Apparently, the Nobel Prize holding duo’s quantitative models failed to predict the 1997 Asian financial crisis and 1998 Russian financial crisis. In short order, Long Term Capital Management’s highly leveraged arbitrage convergence trades did what was statistically impossible – they diverged. At that precise moment, the reputations of Mr. Scholes and Mr. Merton also diverged.
As the Credit Cycle Turns
The experience over the last nine years – and also over the last 35 years – presented by the stock market, is one of near uninterrupted upward progress. The experience over the last 35 years presented by the debt market is one of ever declining interest rates.
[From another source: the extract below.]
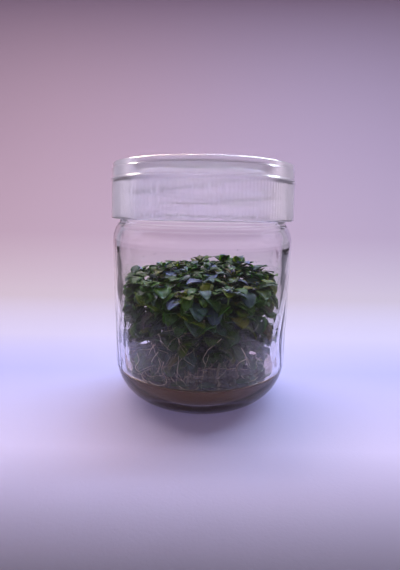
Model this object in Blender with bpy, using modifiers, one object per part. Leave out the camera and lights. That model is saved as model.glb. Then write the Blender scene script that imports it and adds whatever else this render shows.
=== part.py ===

We suspect the succeeding 35 years will look quite different than the preceding 35 years. Yesterday’s market data will no longer be a good predictor of tomorrow’s market movements. Rather, it will be a source of trouble for quantitative analysis.
Presently, the risks of a financial crisis are also increasing. After a decade of cheap money policies, which resulted in a flood of credit from American and European investment funds to emerging market borrowers, the credit cycle has turned. The Federal Reserve, albeit slowly, is shrinking the Fed’s balance sheet and tightening the federal funds rate.
As the dollar’s value increases, emerging market borrowers are finding it more and more difficult to repay their debts with their depreciating national currencies. Turkey’s been the latest emerging market to feel this pinch. Tomorrow it will be South Africa or Brazil or Russia or Mexico.
The consequences of an emerging market debt and currency crisis show up in the most unexpected places. The 1997 Asian financial crisis and 1998 Russian financial crisis resulted in the blowup of Long Term Capital Management. The 1994 Mexican peso crisis resulted in the bankruptcy filing of Orange County.
Given the length and breadth of credit that has been extended over the last decade, and the ever more risky search for yield, it’s likely the next blowup will find its way into unsuspecting American investment portfolios.